The newly passed program allows almost all private employees eight weeks of paid leave to care for loved ones with a serious health condition, to bond with a new child or to help support their family when someone is recently made active in military service. Funded by employee payroll contributions, PFL also ensures continuation of health insurance while out and job protection.

And while there are some blurred lines between new and older leave acts, according to McCann, the most distinct difference between this benefit and FMLA is family members covered under PFL are more broadly defined.

“Under FMLA, employees are allowed paid leave to care for a parent, spouse or child under the age of 18,” McCann said. “If the child is over 18, there needs to be documented proof of a serious health condition or inability to care for themselves. PFL, on the other hand, covers the same relatives covered by FMLA while also covering domestic partners, children of any age, parent-in-laws, grandparents and grandchildren.”

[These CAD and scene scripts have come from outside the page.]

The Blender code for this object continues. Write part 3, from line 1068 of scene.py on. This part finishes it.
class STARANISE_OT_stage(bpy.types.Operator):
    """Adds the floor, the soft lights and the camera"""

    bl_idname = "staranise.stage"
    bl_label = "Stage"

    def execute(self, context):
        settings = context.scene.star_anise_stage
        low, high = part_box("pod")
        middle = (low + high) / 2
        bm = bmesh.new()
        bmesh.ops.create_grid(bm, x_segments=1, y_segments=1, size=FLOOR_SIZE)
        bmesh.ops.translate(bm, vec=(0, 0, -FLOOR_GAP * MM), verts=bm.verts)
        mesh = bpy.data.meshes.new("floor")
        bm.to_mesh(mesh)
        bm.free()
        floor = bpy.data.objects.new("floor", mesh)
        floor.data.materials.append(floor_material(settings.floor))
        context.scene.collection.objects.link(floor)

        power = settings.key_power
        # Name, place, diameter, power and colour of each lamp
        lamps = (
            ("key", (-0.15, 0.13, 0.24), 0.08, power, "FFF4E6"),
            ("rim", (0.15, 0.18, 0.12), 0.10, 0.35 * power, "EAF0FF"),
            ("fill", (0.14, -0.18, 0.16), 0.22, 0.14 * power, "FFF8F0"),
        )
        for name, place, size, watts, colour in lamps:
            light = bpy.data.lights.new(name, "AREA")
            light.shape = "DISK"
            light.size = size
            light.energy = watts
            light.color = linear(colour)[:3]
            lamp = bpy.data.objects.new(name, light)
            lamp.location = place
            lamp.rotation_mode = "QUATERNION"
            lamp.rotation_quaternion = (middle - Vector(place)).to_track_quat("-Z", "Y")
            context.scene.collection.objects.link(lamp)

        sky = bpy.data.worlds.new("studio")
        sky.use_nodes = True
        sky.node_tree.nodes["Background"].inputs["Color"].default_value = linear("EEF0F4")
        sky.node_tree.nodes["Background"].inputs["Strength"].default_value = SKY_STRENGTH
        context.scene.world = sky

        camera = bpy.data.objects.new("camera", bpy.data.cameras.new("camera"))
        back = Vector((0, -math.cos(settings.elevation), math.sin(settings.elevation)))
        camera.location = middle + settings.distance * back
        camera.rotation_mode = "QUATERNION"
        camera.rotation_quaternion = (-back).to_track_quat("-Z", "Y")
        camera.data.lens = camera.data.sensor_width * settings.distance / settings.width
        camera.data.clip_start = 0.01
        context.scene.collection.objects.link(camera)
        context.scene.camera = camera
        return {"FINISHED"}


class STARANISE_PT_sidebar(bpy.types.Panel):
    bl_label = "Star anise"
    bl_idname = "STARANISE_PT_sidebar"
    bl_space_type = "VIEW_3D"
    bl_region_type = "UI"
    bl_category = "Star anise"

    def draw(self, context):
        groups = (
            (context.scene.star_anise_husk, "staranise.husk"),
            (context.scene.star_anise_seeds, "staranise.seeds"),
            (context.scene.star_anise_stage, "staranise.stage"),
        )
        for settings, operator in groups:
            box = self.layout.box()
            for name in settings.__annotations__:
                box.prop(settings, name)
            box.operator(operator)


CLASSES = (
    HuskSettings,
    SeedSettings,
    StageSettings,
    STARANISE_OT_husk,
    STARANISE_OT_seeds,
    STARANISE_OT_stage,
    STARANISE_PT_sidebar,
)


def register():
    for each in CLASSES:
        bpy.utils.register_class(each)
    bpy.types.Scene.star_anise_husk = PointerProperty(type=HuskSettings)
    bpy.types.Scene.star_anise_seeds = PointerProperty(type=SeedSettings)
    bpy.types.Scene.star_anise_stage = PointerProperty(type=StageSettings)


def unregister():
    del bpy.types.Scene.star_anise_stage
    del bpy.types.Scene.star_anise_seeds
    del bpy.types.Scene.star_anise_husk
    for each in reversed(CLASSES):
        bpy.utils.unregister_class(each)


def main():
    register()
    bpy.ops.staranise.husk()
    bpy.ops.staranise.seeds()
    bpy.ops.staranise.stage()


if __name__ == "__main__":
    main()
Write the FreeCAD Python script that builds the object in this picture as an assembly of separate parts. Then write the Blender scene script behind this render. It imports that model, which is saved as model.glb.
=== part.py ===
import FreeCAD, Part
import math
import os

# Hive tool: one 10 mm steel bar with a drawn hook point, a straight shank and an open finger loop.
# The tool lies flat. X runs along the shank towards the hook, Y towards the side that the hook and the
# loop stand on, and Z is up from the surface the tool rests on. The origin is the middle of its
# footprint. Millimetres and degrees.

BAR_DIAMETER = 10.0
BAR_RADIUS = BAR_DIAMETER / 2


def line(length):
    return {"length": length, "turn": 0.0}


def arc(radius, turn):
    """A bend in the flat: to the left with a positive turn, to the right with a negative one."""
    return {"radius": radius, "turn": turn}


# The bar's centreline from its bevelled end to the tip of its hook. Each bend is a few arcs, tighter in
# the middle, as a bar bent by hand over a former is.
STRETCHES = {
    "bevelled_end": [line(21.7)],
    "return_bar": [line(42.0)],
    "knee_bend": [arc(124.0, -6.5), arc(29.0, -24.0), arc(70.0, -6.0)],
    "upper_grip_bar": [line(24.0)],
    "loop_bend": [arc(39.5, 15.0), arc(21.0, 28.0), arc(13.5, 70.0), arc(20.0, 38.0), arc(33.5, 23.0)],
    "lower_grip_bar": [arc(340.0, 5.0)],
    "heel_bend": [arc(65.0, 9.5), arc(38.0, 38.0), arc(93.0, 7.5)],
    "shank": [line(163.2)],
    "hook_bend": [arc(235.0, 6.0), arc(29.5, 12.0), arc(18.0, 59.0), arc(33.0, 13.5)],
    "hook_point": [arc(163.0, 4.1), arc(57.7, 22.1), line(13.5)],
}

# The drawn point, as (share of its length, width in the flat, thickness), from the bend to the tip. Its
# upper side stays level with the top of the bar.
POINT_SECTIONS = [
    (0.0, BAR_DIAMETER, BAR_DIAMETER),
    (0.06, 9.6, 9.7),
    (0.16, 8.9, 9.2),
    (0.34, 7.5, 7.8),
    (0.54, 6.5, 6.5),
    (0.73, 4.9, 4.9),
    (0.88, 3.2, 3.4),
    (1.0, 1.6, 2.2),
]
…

Also worth noting is the availability of PFL to employees who’ve had children in 2017.

“As you may know, employees could not file for PFL until Jan. 1,” McCann said. “But if they had a child in 2017 and used all of their FMLA to bond, they can now file for PFL because it is brand new and didn’t exist as an entitlement during their time off. Those employees can now take another leave as long as they finish that leave before their child turns 1. The leave is also allowed to be intermittent — they can take one day at a time until the eight weeks have expired.”

The benefits of PFL will also become more generous with time: Wage replacement is currently at 50 percent for the eight weeks but will increase to 67 percent for 12 weeks by 2021. And experts say in other states this law has been a boon for productivity.

“The good news is that a 2014 report from the President’s Council of Economic Advisers indicated that 90 percent of employers affected by California’s paid family leave initiative reported either positive or no noticeable effect on profitability, turnover and morale,” McCann added. “The key to a successful introduction is developing a strategy for managing leave benefits — stay current with legislation, evaluate your organization’s administrative burden and assess the impact of leave benefits on your company.”

Katherine Fitzgerald, a workforce development analyst with the Staten Island Chamber of Commerce, penned a newsletter last month on what employers need to know about PFL.

“Private employers with one or more employees are required to obtain Paid Family Leave insurance,” she noted. “Contact your broker or insurer for information about available policies and options for paying your premium.”

It is also the employer’s responsibility to inform employees about Paid Family Leave, Fitzgerald wrote.

“Update appropriate materials, such as employee handbooks, to include Paid Family Leave information and post an employee notice provided from your insurance carrier.”

And prepare for employee payroll contributions.

“Update your payroll processes to collect the employee contributions that pay for this insurance,” Fitzgerald concluded. “It is strongly recommended you notify employees before withholding any contributions.”